* _Work to do_:
Reproduce each line of the listing exactly.

* _Provided material_:
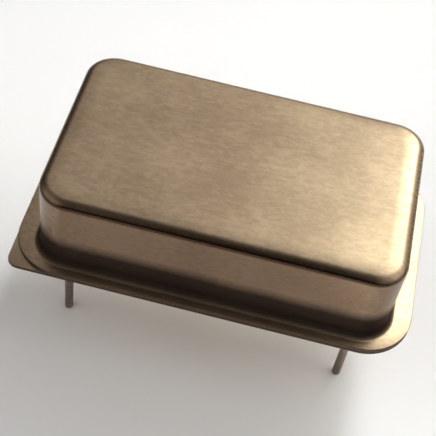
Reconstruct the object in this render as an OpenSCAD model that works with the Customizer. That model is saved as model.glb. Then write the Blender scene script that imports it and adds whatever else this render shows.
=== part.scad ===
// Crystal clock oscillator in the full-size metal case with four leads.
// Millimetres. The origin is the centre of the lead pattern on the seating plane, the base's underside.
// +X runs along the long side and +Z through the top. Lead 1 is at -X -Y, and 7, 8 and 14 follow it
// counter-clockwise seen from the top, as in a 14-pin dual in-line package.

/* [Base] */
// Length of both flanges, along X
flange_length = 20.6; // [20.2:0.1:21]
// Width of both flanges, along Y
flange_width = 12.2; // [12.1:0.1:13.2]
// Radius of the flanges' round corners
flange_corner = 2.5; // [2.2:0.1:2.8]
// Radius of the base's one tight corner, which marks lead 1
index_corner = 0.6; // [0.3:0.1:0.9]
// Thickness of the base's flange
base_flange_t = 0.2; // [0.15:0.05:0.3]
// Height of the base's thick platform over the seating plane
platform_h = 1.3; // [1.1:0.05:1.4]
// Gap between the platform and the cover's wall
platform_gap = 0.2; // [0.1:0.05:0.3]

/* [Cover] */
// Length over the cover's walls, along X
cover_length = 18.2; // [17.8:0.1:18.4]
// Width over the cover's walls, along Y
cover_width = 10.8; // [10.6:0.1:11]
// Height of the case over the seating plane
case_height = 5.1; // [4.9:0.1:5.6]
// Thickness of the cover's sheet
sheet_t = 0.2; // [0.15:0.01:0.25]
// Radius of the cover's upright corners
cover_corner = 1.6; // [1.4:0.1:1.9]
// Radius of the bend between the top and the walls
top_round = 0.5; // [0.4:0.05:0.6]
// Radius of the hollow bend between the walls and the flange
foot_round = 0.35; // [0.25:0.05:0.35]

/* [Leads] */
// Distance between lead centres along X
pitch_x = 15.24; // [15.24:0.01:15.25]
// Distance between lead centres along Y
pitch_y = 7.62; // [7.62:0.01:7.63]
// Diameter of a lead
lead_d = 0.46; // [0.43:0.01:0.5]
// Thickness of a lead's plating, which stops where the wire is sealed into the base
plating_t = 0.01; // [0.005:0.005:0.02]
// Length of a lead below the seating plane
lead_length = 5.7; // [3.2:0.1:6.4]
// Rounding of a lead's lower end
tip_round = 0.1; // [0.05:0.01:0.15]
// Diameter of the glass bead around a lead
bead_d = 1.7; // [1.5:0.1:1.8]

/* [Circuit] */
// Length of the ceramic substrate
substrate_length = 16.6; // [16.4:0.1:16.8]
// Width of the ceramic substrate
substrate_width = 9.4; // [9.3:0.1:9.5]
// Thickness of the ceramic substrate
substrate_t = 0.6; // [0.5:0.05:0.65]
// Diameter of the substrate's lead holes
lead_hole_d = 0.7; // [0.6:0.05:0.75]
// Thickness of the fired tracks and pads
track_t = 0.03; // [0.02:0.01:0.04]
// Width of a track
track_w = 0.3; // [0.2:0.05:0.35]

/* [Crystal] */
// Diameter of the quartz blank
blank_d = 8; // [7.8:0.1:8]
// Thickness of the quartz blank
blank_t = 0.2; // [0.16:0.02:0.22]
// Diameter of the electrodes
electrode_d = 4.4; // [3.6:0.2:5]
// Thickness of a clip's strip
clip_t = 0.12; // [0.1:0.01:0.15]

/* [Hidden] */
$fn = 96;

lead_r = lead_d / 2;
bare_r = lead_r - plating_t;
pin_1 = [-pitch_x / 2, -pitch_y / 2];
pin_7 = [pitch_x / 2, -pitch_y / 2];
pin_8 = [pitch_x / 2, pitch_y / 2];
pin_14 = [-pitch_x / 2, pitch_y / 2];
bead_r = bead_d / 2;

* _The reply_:
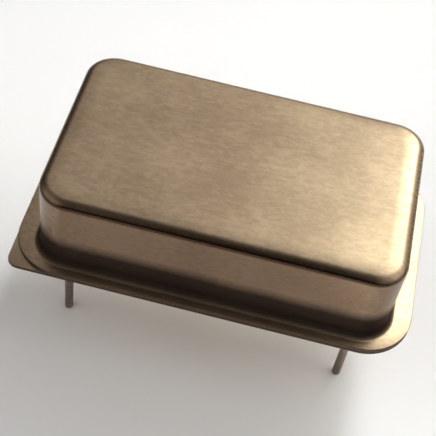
Reconstruct the object in this render as an OpenSCAD model that works with the Customizer. That model is saved as model.glb. Then write the Blender scene script that imports it and adds whatever else this render shows.
=== part.scad ===
// Crystal clock oscillator in the full-size metal case with four leads.
// Millimetres. The origin is the centre of the lead pattern on the seating plane, the base's underside.
// +X runs along the long side and +Z through the top. Lead 1 is at -X -Y, and 7, 8 and 14 follow it
// counter-clockwise seen from the top, as in a 14-pin dual in-line package.

/* [Base] */
// Length of both flanges, along X
flange_length = 20.6; // [20.2:0.1:21]
// Width of both flanges, along Y
flange_width = 12.2; // [12.1:0.1:13.2]
// Radius of the flanges' round corners
flange_corner = 2.5; // [2.2:0.1:2.8]
// Radius of the base's one tight corner, which marks lead 1
index_corner = 0.6; // [0.3:0.1:0.9]
// Thickness of the base's flange
base_flange_t = 0.2; // [0.15:0.05:0.3]
// Height of the base's thick platform over the seating plane
platform_h = 1.3; // [1.1:0.05:1.4]
// Gap between the platform and the cover's wall
platform_gap = 0.2; // [0.1:0.05:0.3]

/* [Cover] */
// Length over the cover's walls, along X
cover_length = 18.2; // [17.8:0.1:18.4]
// Width over the cover's walls, along Y
cover_width = 10.8; // [10.6:0.1:11]
// Height of the case over the seating plane
case_height = 5.1; // [4.9:0.1:5.6]
// Thickness of the cover's sheet
sheet_t = 0.2; // [0.15:0.01:0.25]
// Radius of the cover's upright corners
cover_corner = 1.6; // [1.4:0.1:1.9]
// Radius of the bend between the top and the walls
top_round = 0.5; // [0.4:0.05:0.6]
// Radius of the hollow bend between the walls and the flange
foot_round = 0.35; // [0.25:0.05:0.35]

/* [Leads] */
// Distance between lead centres along X
pitch_x = 15.24; // [15.24:0.01:15.25]
// Distance between lead centres along Y
pitch_y = 7.62; // [7.62:0.01:7.63]
// Diameter of a lead
lead_d = 0.46; // [0.43:0.01:0.5]
// Thickness of a lead's plating, which stops where the wire is sealed into the base
plating_t = 0.01; // [0.005:0.005:0.02]
// Length of a lead below the seating plane
lead_length = 5.7; // [3.2:0.1:6.4]
// Rounding of a lead's lower end
tip_round = 0.1; // [0.05:0.01:0.15]
// Diameter of the glass bead around a lead
bead_d = 1.7; // [1.5:0.1:1.8]

/* [Circuit] */
// Length of the ceramic substrate
substrate_length = 16.6; // [16.4:0.1:16.8]
// Width of the ceramic substrate
substrate_width = 9.4; // [9.3:0.1:9.5]
// Thickness of the ceramic substrate
substrate_t = 0.6; // [0.5:0.05:0.65]
// Diameter of the substrate's lead holes
lead_hole_d = 0.7; // [0.6:0.05:0.75]
// Thickness of the fired tracks and pads
track_t = 0.03; // [0.02:0.01:0.04]
// Width of a track
track_w = 0.3; // [0.2:0.05:0.35]

/* [Crystal] */
// Diameter of the quartz blank
blank_d = 8; // [7.8:0.1:8]
// Thickness of the quartz blank
blank_t = 0.2; // [0.16:0.02:0.22]
// Diameter of the electrodes
electrode_d = 4.4; // [3.6:0.2:5]
// Thickness of a clip's strip
clip_t = 0.12; // [0.1:0.01:0.15]

/* [Hidden] */
$fn = 96;

lead_r = lead_d / 2;
bare_r = lead_r - plating_t;
pin_1 = [-pitch_x / 2, -pitch_y / 2];
pin_7 = [pitch_x / 2, -pitch_y / 2];
pin_8 = [pitch_x / 2, pitch_y / 2];
pin_14 = [-pitch_x / 2, pitch_y / 2];
bead_r = bead_d / 2;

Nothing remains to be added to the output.